Entries:

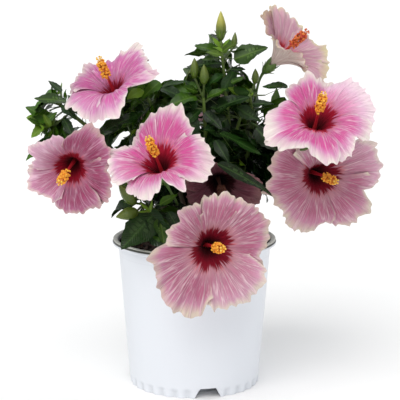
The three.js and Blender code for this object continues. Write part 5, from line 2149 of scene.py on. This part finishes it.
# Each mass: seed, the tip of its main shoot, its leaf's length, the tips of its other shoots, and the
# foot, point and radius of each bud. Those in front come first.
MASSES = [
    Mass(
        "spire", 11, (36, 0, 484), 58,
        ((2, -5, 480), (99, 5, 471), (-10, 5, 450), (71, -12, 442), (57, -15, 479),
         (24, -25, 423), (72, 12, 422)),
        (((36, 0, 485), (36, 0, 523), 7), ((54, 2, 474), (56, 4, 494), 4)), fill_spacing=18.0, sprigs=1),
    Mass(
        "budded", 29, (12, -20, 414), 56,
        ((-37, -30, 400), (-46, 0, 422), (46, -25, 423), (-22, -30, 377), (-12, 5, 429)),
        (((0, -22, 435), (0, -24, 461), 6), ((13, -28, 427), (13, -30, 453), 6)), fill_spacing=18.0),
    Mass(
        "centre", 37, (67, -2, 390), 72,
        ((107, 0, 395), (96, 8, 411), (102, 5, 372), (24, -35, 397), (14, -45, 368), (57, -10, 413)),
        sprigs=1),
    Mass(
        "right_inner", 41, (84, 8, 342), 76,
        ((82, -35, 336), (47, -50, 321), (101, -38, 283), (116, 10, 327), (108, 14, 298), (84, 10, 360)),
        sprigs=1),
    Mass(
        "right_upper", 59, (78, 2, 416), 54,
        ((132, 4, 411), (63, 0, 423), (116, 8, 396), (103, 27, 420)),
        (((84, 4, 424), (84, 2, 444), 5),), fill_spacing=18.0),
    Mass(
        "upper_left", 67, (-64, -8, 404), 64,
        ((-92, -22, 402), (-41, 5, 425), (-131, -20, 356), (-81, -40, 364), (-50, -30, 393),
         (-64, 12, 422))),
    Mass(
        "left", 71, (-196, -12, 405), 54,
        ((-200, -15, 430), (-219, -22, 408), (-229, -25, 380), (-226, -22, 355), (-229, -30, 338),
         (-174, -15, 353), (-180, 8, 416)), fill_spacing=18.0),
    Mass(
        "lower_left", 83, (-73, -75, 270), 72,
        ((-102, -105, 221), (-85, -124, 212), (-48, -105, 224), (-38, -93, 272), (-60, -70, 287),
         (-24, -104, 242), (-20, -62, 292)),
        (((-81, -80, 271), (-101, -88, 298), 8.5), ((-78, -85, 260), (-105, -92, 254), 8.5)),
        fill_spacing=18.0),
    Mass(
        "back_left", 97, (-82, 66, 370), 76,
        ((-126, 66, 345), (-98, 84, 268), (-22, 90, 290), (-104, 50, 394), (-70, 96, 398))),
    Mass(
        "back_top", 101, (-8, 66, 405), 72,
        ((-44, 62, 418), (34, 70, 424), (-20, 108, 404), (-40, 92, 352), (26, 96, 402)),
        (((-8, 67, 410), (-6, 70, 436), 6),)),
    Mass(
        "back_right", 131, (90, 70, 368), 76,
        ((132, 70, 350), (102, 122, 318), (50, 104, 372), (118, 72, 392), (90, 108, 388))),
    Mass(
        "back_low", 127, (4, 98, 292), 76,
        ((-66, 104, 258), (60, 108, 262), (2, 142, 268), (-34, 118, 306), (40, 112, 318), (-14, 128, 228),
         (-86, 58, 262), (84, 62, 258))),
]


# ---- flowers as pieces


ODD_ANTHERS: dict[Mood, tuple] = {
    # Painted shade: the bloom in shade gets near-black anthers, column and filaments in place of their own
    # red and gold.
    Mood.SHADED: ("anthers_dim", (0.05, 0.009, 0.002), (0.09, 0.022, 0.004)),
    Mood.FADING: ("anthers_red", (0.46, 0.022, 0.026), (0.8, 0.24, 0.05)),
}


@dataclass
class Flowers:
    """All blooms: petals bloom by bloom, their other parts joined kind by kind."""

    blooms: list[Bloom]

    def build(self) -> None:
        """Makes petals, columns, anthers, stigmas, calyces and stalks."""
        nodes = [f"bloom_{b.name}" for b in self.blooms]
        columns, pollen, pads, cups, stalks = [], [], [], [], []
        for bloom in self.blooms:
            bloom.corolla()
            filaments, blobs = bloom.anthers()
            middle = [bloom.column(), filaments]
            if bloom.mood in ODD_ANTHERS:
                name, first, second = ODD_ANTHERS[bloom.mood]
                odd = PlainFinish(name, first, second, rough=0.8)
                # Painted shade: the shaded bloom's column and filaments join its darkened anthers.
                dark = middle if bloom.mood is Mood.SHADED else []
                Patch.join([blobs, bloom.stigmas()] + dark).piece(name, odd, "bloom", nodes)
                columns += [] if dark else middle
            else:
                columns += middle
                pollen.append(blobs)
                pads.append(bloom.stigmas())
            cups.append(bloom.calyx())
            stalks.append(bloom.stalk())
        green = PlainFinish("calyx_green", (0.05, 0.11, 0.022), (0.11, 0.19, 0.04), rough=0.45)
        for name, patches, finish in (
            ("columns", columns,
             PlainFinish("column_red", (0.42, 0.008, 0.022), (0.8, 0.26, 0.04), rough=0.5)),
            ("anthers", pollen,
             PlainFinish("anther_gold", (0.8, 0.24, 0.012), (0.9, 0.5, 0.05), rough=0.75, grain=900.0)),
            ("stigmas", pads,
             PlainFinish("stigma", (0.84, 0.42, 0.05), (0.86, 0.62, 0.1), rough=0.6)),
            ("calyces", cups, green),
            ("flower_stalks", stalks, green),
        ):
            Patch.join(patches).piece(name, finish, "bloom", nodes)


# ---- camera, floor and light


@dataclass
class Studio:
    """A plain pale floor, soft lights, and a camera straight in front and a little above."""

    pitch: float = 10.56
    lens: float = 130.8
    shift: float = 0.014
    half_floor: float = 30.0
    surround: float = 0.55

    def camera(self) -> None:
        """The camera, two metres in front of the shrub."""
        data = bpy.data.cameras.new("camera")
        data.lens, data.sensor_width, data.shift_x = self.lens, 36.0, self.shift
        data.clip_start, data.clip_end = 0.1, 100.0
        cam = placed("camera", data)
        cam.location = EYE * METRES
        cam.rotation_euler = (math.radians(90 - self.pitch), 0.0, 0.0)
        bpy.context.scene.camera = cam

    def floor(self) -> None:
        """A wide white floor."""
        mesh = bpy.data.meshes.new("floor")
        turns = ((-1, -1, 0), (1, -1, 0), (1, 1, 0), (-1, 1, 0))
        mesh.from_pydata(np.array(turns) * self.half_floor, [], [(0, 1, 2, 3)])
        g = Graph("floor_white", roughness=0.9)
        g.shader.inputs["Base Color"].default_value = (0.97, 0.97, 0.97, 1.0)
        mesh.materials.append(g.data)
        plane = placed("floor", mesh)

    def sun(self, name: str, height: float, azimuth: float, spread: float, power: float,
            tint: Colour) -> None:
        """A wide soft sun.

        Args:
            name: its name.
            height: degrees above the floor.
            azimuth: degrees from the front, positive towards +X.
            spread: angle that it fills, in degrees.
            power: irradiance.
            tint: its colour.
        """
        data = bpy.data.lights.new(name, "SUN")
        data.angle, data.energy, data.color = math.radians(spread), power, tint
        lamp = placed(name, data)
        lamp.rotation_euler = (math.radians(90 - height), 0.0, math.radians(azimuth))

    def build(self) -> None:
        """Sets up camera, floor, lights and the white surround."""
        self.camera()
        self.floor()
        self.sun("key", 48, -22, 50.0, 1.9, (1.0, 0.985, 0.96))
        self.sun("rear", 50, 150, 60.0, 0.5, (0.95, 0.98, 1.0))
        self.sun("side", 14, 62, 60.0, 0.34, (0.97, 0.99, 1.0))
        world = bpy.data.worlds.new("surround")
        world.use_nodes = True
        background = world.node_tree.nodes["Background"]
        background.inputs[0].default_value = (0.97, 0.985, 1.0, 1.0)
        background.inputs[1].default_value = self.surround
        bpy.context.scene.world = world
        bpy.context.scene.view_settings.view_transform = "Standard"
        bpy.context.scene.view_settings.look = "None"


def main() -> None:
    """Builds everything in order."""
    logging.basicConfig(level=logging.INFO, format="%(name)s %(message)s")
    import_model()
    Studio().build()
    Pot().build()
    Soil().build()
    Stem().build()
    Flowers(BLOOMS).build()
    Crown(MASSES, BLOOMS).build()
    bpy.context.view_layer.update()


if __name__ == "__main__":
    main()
...
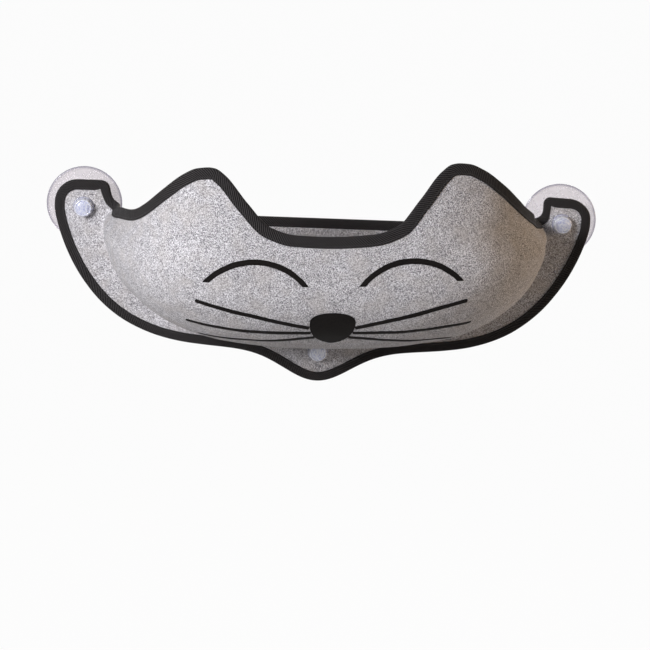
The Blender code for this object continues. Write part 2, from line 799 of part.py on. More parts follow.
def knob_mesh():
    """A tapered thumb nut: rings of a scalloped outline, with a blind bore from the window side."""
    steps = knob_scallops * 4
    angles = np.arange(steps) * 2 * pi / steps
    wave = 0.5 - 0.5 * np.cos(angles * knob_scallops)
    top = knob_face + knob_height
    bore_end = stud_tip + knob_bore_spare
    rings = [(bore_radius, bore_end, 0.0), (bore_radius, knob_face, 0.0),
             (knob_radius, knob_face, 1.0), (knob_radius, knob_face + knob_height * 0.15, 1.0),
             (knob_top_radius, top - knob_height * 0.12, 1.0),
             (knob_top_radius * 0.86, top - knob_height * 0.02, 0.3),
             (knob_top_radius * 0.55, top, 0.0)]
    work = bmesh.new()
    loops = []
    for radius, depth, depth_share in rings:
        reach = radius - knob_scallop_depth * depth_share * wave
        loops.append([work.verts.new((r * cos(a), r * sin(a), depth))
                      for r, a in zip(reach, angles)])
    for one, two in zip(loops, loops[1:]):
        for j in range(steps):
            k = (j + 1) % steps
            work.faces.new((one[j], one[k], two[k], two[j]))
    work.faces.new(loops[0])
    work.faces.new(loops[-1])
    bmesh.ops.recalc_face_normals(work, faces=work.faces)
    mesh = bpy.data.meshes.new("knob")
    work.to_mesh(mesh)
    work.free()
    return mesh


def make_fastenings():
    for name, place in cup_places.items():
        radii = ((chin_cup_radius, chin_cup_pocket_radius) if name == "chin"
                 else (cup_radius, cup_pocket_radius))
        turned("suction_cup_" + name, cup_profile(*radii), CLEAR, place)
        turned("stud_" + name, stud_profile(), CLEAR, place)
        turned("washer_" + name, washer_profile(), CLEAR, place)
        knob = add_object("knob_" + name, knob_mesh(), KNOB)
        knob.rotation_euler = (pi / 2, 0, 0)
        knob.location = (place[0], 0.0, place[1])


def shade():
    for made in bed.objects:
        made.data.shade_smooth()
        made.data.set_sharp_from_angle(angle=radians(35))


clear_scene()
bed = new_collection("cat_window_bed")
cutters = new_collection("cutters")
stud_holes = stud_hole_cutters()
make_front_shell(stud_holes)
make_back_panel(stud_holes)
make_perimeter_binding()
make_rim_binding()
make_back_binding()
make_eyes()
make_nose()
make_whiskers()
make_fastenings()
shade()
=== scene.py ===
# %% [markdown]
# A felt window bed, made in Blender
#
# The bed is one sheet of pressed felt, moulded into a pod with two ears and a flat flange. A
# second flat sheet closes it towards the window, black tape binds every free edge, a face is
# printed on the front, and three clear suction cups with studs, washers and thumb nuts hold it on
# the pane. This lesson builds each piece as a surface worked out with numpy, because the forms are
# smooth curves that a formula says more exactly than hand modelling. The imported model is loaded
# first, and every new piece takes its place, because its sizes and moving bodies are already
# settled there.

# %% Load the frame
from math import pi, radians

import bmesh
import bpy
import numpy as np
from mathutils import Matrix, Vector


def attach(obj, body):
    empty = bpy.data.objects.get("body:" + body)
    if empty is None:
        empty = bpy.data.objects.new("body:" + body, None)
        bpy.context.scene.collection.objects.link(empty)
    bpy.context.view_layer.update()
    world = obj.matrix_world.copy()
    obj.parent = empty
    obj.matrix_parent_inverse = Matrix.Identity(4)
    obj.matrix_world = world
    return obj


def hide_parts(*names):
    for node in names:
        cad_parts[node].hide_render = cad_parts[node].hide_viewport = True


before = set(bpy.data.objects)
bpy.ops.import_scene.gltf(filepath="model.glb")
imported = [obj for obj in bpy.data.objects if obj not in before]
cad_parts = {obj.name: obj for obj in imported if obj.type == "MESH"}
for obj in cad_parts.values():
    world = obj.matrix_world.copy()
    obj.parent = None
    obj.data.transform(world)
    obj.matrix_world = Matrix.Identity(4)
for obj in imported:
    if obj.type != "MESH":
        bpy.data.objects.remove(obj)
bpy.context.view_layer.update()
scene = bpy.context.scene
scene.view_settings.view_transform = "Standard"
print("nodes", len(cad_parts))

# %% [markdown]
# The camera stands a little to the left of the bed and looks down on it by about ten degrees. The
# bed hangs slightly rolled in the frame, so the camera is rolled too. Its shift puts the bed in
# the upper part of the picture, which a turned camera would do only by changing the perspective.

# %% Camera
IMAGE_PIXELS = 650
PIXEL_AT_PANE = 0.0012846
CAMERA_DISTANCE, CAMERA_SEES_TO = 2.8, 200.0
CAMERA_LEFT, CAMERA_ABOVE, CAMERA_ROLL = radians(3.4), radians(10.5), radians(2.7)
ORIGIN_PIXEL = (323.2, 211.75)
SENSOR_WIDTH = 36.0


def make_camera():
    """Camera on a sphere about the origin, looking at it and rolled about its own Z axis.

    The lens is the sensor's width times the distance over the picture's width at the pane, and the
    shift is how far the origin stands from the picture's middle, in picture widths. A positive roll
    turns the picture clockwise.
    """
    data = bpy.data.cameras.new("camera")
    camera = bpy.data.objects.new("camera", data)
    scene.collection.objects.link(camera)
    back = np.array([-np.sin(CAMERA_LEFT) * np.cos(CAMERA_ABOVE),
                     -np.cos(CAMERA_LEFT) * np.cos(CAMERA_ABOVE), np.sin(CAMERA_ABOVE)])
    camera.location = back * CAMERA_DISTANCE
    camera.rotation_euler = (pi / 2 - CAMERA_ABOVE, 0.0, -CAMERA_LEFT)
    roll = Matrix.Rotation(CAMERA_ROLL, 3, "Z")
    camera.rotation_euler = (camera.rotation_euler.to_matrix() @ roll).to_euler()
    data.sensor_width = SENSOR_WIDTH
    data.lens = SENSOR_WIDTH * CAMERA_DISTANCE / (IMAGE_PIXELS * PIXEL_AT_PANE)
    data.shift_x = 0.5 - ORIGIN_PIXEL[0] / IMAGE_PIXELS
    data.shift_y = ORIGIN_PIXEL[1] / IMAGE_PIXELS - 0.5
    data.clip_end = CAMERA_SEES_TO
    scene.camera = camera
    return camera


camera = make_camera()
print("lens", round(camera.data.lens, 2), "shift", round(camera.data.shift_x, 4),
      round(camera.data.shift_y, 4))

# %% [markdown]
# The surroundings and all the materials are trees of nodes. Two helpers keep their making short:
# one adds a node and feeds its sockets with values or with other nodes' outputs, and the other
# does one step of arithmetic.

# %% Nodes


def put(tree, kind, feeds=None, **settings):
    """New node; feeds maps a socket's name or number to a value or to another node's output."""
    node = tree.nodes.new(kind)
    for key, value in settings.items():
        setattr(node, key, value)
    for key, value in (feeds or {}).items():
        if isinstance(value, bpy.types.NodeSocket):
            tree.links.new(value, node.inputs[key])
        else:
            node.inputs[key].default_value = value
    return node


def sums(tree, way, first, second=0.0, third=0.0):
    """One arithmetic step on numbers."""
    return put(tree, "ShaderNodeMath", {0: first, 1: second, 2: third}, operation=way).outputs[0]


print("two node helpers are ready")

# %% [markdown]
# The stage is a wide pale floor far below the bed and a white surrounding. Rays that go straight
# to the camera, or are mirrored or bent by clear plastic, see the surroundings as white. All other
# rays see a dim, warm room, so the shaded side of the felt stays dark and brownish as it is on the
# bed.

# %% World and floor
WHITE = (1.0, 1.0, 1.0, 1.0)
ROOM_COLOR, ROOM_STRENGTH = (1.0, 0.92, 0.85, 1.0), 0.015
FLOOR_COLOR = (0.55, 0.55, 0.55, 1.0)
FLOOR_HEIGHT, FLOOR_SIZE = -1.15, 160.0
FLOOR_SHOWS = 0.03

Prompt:
Only the lines from the one containing "clear_scene()" through the one containing "obj.matrix_parent_inverse = Matrix.Identity(4)" are to be retyped, both boundary lines included, with no other material.

Correct answer:
clear_scene()
bed = new_collection("cat_window_bed")
cutters = new_collection("cutters")
stud_holes = stud_hole_cutters()
make_front_shell(stud_holes)
make_back_panel(stud_holes)
make_perimeter_binding()
make_rim_binding()
make_back_binding()
make_eyes()
make_nose()
make_whiskers()
make_fastenings()
shade()
=== scene.py ===
# %% [markdown]
# A felt window bed, made in Blender
#
# The bed is one sheet of pressed felt, moulded into a pod with two ears and a flat flange. A
# second flat sheet closes it towards the window, black tape binds every free edge, a face is
# printed on the front, and three clear suction cups with studs, washers and thumb nuts hold it on
# the pane. This lesson builds each piece as a surface worked out with numpy, because the forms are
# smooth curves that a formula says more exactly than hand modelling. The imported model is loaded
# first, and every new piece takes its place, because its sizes and moving bodies are already
# settled there.

# %% Load the frame
from math import pi, radians

import bmesh
import bpy
import numpy as np
from mathutils import Matrix, Vector


def attach(obj, body):
    empty = bpy.data.objects.get("body:" + body)
    if empty is None:
        empty = bpy.data.objects.new("body:" + body, None)
        bpy.context.scene.collection.objects.link(empty)
    bpy.context.view_layer.update()
    world = obj.matrix_world.copy()
    obj.parent = empty
    obj.matrix_parent_inverse = Matrix.Identity(4)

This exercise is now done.